In academic writing, it is important to avoid using language that can be seen as biased. Bias happens when writers choose language that is either not specific or not sensitive to labels. Section 5 of the APA Manual covers the many ways that bias can appear in writing and how to avoid those. This overview can help academic writers understand how to avoid bias.
1. Use Third Person Point of View
When writers use first person plural pronouns like we, us, and our, these words assume that the reader has the same experience or viewpoint as the writer. As this is not always the case, it is better to use
third person pronouns
· Example of bias: We find that these laws interfere with control in the classroom.
· Correct revision: Teachers find that these laws interfere with control in the classroom.

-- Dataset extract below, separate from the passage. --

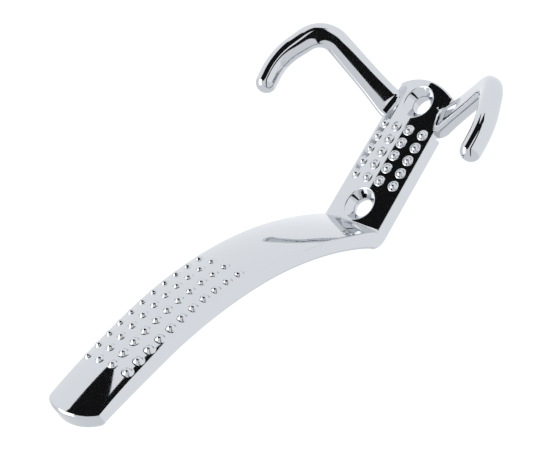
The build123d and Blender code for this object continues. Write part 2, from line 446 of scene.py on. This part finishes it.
def heel_rows(count):
    """Cross-sections that turn from the plate to the arm: the crease in front, the heel at the back."""
    distance = 0.0
    while arm_frame(distance)[0][0] > -PLATE_THICKNESS:
        distance += SMALL
    crease, heading, to_back = arm_frame(distance)
    turn = atan2(to_back[1], to_back[0])
    reach = CREASE_RADIUS * tan(turn / 2)
    below = plate_row(crease[1] - reach)
    above = arm_row(distance + reach)
    centre = below.front - np.array([CREASE_RADIUS, 0.0])

    heel_reach = HEEL_RADIUS / tan(radians(90 + HEEL_ANGLE) / 2)
    heel_start = np.array([0.0, HEEL_LEVEL - heel_reach])
    heel_centre = heel_start - np.array([HEEL_RADIUS, 0.0])
    heel_turn = radians(90 - HEEL_ANGLE)
    route = [below.back]
    route += [heel_centre + HEEL_RADIUS * turned((1.0, 0.0), heel_turn * k / 12) for k in range(13)]
    route.append(above.back)
    run = np.concatenate([[0.0], np.cumsum(np.linalg.norm(np.diff(route, axis=0), axis=1))])
    route = np.array(route)

    rows = []
    for k in range(1, count):
        share = k / count
        angle = turn * share
        along = run[-1] * share
        rows.append(Row(
            front=centre + CREASE_RADIUS * turned((1.0, 0.0), angle),
            inward=turned((1.0, 0.0), angle),
            back=(np.interp(along, run, route[:, 0]), np.interp(along, run, route[:, 1])),
            half_width=below.half_width + share * (above.half_width - below.half_width),
            edge_sag=(1 - share) * sag(below.crown_radius, below.half_width)
            + share * sag(above.crown_radius, above.half_width),
            back_corner=below.back_corner + share * (above.back_corner - below.back_corner),
        ))
    return crease[1] - reach, rows, distance + reach


# ================================================================ cells of the crown
def bump_profile():
    """(distance from the bump's middle, height) from the foot of its flare to just short of its top."""
    angle = radians(FLARE_ANGLE)
    foot = (DOME_RADIUS + FLARE_RADIUS) * sin(angle)
    height = (DOME_RADIUS + FLARE_RADIUS) * (1 - cos(angle))
    flare = [
        (foot - FLARE_RADIUS * sin(angle * k / 5), FLARE_RADIUS * (1 - cos(angle * k / 5)))
        for k in range(6)
    ]
    dome = [
        (DOME_RADIUS * sin(angle * (1 - k / 8)), height - DOME_RADIUS * (1 - cos(angle * (1 - k / 8))))
        for k in range(1, 8)
    ]
    return flare + dome, height


def bump_cell(skin, border, places, row_at, x, along):
    """Fills a cell of the crown with one domed bump. places are the border's (x, distance along)."""
    profile, height = bump_profile()
    angles = [atan2(v - along, u - x) for u, v in places]
    foot = profile[0][0]
    rings = [border]
    for share in (0.3, 0.6, 0.85):
        rings.append(skin.add([
            row_at(v + share * (along + foot * sin(a) - v)).crown(u + share * (x + foot * cos(a) - u))
            for (u, v), a in zip(places, angles)
        ]))
    for radius, lift in profile:
        rings.append(skin.add([
            row_at(along + radius * sin(a)).crown(x + radius * cos(a), lift) for a in angles
        ]))
    for ring_a, ring_b in zip(rings, rings[1:]):
        skin.bridge(ring_a, ring_b)
    top, = skin.add([row_at(along).crown(x, height)])
    skin.fan(rings[-1], top)


def eased(start, corner, end, steps=4):
    """A small rounding between two surfaces that meet at a corner."""
    start, corner, end = (np.array(p, float) for p in (start, corner, end))
    made = []
    for k in range(steps + 1):
        t = k / steps
        made.append((1 - t) ** 2 * start + 2 * t * (1 - t) * corner + t * t * end)
    return made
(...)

2. Choose Words Carefully When Making Comparisons
A writer might want to compare two things in writing. However, the words used to compare groups, people, companies, or ideas can create a bias if the words reveal the writer’s personal feelings. Words like bad present the writer’s feelings about the topic. Similarly, using a word like normal to describe something suggests that other things are abnormal, which is a biased opinion.
· Example of bias: Waxler Corporation, which is better than Anderson Inc., shares profits with employees.
· Correct revision: Waxler Corporation shares profits with its employees, which is a benefit not present in Anderson Inc.
3. Be Specific When Writing About People
Often, academic writing requires writers to describe people. When writing about people, it is important to be as specific as possible. For example, refer to people by their specific age (or age range) vs. using a term like elderly or senior. The same is true when describing people’s cultures and ethnicities. The standard is to be as specific as possible.
· Example of bias: After using the medicine, Asian children showed a 25% decrease in disease.
· Correct revision: After using the medicine, Filipino children showed a 25% decrease in disease.
4. Use People First Language
Sometimes writers refer to people using adjectives instead of nouns. For example, someone might write “the disabled person” which uses the word disabled to describe the person. This is problematic because it reduces the person to that single trait. People should be referred to first, and then the descriptor should come after as part of a complete noun phrase. Instead of diasbled person, writers should use the person with a disability. The tip is to remember to always name the person first.
· Example of bias: The special education student scored 10 points higher.
· Correct revision: The student in a special education program scored 10 points higher.
5. Use Gender Neutral Phrases
There are many common phrases and words that use the word man. For example, mankind, manpower, and man a project. Instead of these words, try to use alternative language. For example, people, workforce, and staff a project.
· Example of bias: The chairman disagreed.
· Correct revision: The board member disagreed.
6. Use Inclusive or Preferred Personal Pronouns
The use of personal pronouns other than he/she is a currently evolving conversation in the linguistic community, among other communities. When known, use a person’s preferred personal pronoun of he, she, they, ze, or another preferred personal pronoun.
Using inclusive personal pronouns such as they/their, ze/hir, or ze/zir can help identify a person without assuming a gender. Rather than assume a person’s gender, you can use an inclusive personal pronoun instead of he/his or she/her, which assume binary gender identification only. While the pronouns they/their have historically been plural only, it is grammatically acceptable to use them as singular pronouns.
· Example of bias: The student was encouraged to submit her assignment electronically.
· Correct revision: The student was encouraged to submit their assignment electronically. The student was encouraged to submit hir assignment. The student was encouraged to submit zir assignment.
· Other examples using preferred inclusive personal pronouns: Ze is waiting. I’m waiting on hir [or zir].
7. Check for Gender Assumptions
Writers often use pronouns, like he or she to avoid referring to people by name over and over in writing. However, sometimes a writer may refer to unnamed people or groups of people using these pronouns. When this is the case, academic writers have to ensure they are not presenting a bias by assuming the gender of people. For example, when writing about teachers, a writer may find him or herself referring to a teacher as she without knowing the gender of the teacher. To avoid this, either vary the gender used to refer to people or avoid gendered pronouns.
· Example of bias: In her classroom, the teacher must have a management plan.
· Correct revision: In the classroom, the teacher must have a management plan.